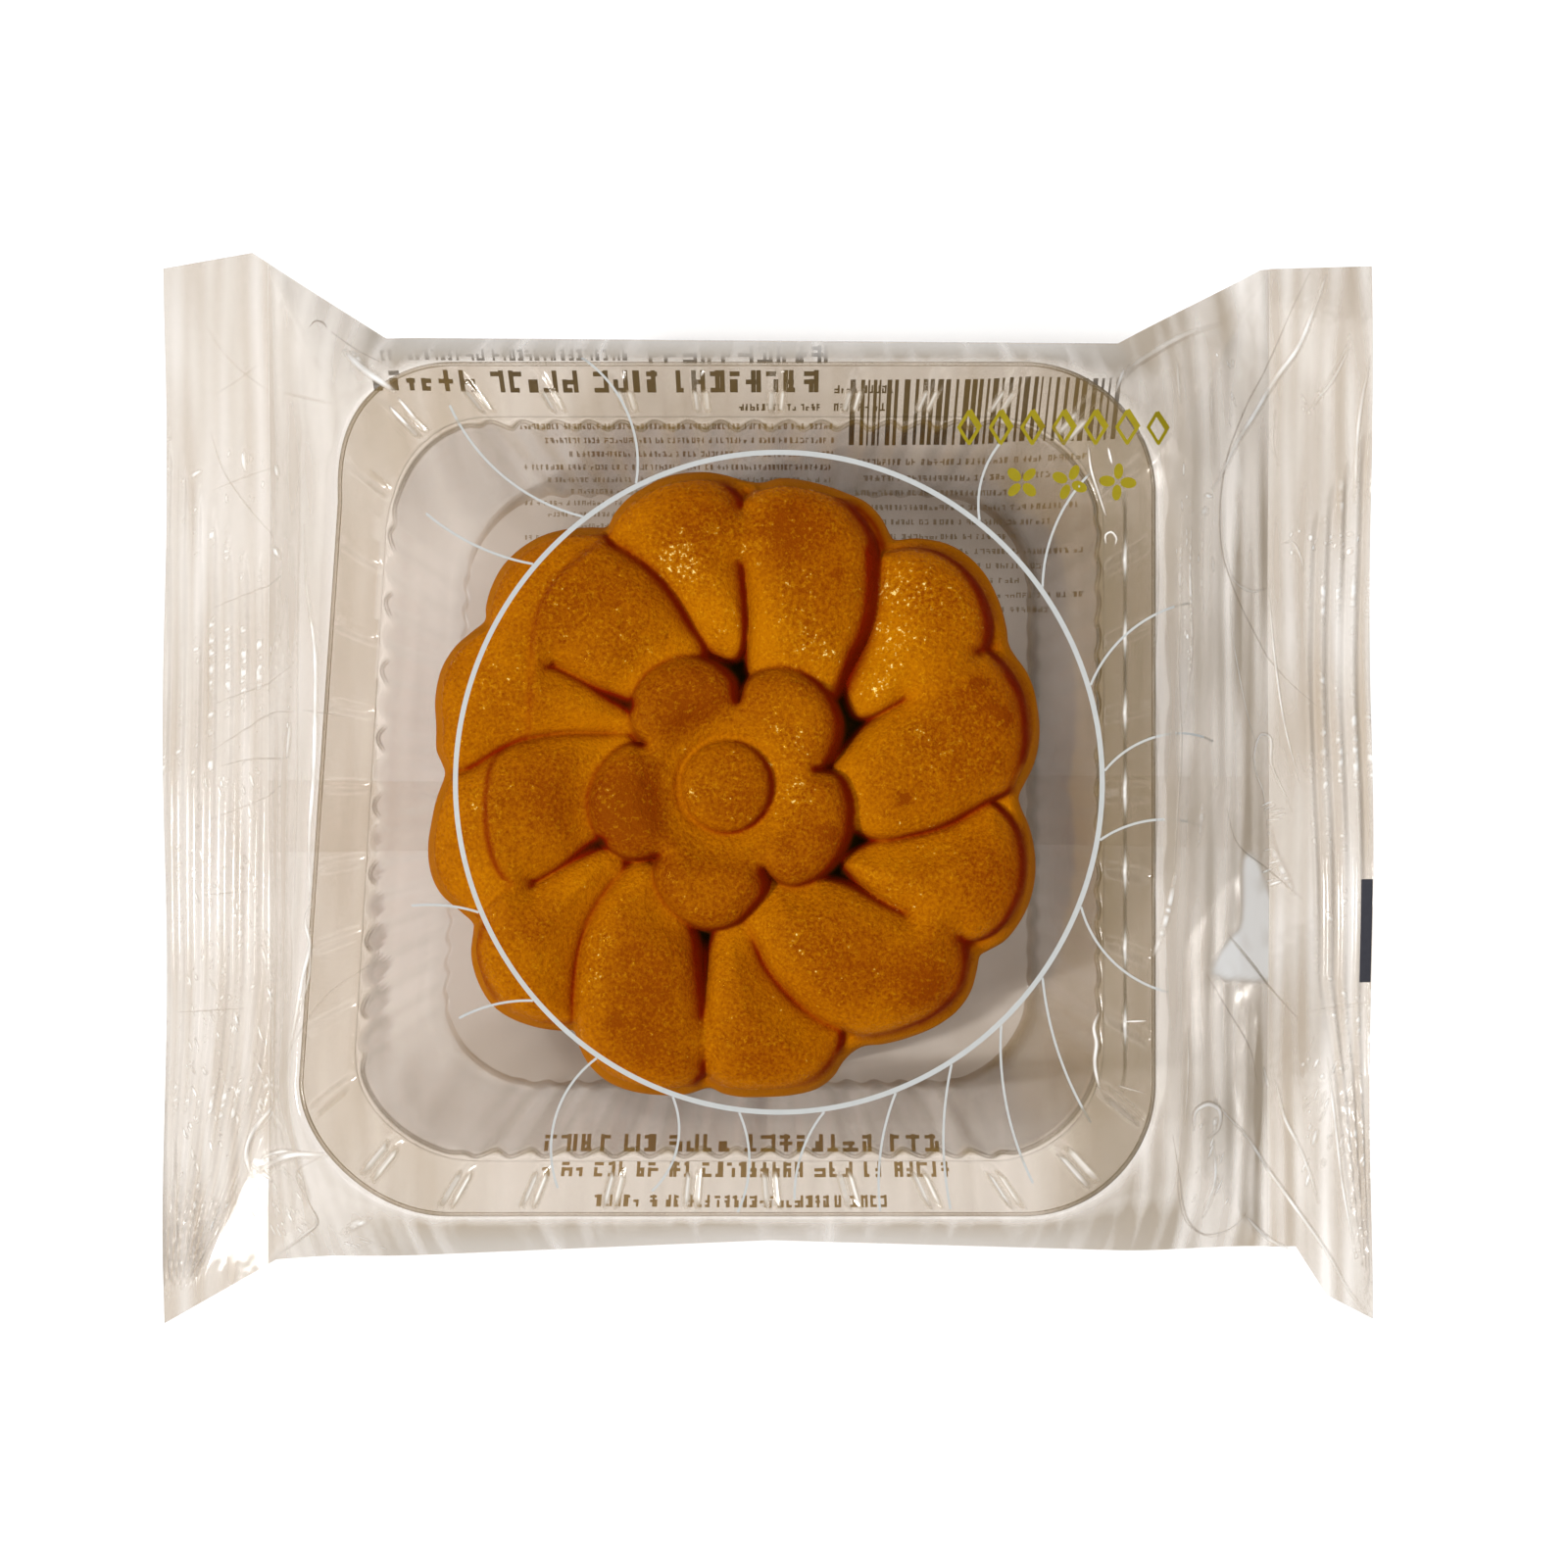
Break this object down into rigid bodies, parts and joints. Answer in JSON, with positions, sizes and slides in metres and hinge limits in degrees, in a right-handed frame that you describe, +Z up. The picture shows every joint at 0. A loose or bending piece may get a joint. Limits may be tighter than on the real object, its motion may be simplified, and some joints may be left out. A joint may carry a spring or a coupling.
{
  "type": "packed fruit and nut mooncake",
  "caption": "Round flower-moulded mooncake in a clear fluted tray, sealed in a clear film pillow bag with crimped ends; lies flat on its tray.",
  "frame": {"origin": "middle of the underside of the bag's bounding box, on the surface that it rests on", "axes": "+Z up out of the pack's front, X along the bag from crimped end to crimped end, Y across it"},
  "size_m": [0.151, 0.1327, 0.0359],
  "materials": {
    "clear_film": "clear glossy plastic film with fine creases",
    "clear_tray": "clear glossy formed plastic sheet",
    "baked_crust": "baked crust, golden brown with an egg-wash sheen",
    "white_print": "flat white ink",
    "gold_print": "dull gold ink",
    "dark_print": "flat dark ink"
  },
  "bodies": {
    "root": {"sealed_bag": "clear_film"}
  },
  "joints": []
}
·····
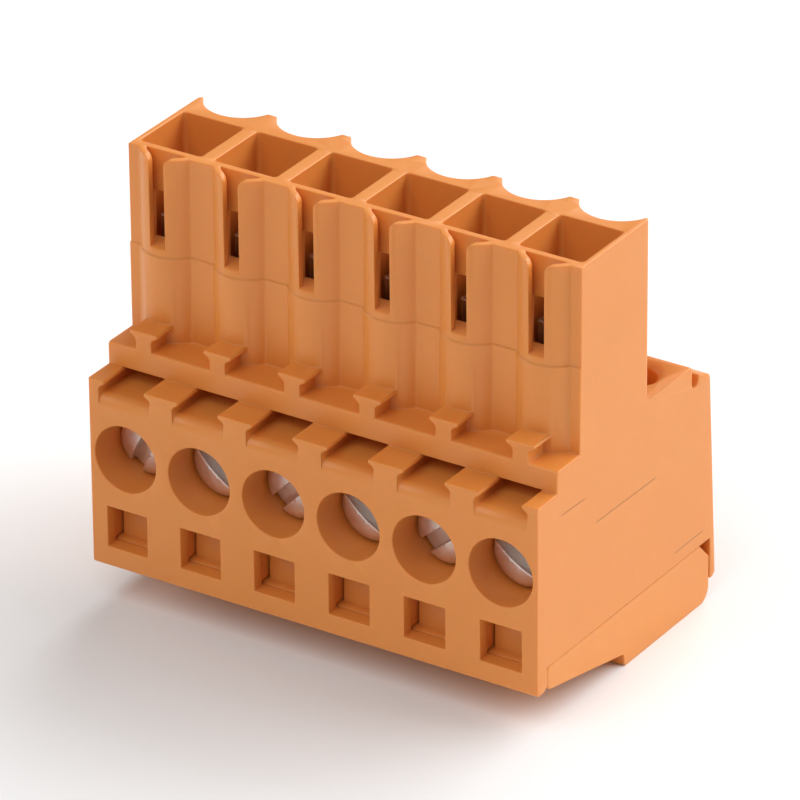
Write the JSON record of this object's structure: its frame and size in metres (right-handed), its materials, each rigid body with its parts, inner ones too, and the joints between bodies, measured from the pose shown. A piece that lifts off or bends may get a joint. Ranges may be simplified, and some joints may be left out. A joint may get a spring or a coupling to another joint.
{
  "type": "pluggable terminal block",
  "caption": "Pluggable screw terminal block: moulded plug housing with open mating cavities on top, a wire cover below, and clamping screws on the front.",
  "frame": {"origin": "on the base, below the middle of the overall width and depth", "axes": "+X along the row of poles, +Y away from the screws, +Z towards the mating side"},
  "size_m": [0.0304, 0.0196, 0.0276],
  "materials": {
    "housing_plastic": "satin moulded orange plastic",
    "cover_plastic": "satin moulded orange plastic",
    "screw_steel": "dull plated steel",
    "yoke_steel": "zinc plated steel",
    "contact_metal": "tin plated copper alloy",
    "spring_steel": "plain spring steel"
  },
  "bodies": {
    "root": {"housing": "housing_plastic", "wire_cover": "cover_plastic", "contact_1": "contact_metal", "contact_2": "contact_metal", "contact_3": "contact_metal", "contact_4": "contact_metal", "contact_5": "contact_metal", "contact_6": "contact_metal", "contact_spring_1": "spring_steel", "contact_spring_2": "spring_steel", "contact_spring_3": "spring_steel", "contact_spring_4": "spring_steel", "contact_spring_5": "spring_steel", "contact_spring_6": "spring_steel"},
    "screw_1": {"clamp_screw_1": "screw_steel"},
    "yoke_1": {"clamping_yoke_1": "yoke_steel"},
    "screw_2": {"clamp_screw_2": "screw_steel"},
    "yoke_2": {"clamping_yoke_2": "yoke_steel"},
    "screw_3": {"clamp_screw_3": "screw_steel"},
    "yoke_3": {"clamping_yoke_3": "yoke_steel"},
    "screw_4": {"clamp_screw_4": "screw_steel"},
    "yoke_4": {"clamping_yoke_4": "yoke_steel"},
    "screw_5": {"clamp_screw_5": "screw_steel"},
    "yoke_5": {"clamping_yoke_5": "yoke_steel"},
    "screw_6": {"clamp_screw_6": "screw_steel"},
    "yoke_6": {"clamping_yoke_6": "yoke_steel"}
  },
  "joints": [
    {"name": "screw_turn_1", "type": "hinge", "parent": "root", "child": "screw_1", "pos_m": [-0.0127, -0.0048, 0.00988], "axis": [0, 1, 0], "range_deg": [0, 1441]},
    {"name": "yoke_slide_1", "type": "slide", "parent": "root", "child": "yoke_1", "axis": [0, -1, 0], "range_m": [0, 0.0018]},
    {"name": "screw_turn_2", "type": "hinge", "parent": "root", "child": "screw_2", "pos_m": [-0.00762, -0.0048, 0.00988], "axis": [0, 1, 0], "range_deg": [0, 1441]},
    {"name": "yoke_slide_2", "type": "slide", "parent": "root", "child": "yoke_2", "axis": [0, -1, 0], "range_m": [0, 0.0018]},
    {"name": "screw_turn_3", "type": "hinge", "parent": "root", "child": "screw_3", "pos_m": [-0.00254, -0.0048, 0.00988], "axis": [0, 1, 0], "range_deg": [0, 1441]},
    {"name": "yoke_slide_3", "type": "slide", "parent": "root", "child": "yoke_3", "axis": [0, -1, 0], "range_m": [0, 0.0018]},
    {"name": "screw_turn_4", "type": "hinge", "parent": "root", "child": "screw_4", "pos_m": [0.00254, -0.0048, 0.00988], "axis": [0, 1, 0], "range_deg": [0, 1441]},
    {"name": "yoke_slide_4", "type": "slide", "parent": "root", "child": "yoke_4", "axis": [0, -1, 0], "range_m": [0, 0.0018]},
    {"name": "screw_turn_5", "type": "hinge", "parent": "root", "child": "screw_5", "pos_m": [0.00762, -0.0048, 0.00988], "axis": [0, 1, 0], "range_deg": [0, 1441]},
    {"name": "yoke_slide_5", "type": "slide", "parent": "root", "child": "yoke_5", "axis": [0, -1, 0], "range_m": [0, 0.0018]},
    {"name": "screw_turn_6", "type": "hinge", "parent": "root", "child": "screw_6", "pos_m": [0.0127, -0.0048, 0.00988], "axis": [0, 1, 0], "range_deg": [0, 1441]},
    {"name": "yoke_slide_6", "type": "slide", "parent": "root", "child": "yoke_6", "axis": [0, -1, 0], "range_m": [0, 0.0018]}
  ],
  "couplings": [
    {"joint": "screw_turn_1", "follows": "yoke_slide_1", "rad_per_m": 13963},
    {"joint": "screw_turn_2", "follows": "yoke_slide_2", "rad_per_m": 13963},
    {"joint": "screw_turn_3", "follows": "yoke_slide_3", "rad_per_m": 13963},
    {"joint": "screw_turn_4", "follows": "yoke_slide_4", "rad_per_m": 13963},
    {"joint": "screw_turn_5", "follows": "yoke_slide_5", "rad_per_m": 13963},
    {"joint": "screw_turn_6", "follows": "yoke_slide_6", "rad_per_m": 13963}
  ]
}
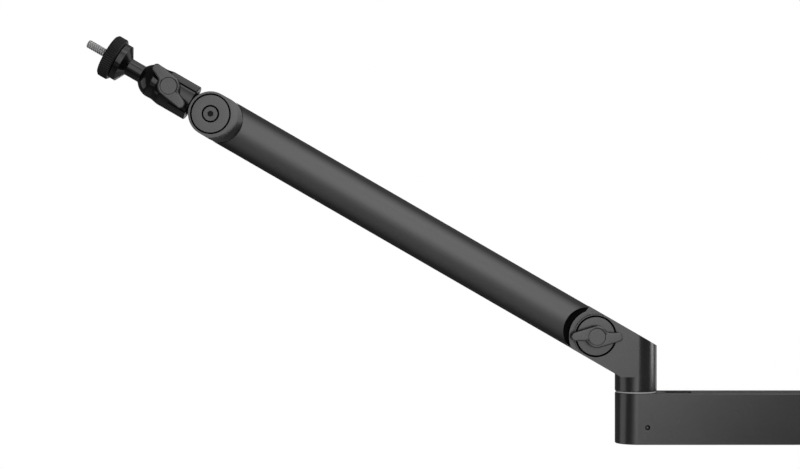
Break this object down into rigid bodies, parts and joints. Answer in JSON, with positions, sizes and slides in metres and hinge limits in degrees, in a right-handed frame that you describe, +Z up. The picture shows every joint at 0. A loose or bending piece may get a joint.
·····
__Exercise directions__.
In the material above, find the lines that contain "from" and show them.

__Solved exercise__.
  "frame": {"origin": "middle of the underside of the bag's bounding box, on the surface that it rests on", "axes": "+Z up out of the pack's front, X along the bag from crimped end to crimped end, Y across it"},
Write the JSON record of this object's structure: its frame and size in metres (right-handed), its materials, each rigid body with its parts, inner ones too, and the joints between bodies, measured from the pose shown. A piece that lifts off or bends may get a joint. Ranges may be simplified, and some joints may be left out. A joint may get a spring or a coupling to another joint.
  "frame": {"origin": "on the base, below the middle of the overall width and depth", "axes": "+X along the row of poles, +Y away from the screws, +Z towards the mating side"},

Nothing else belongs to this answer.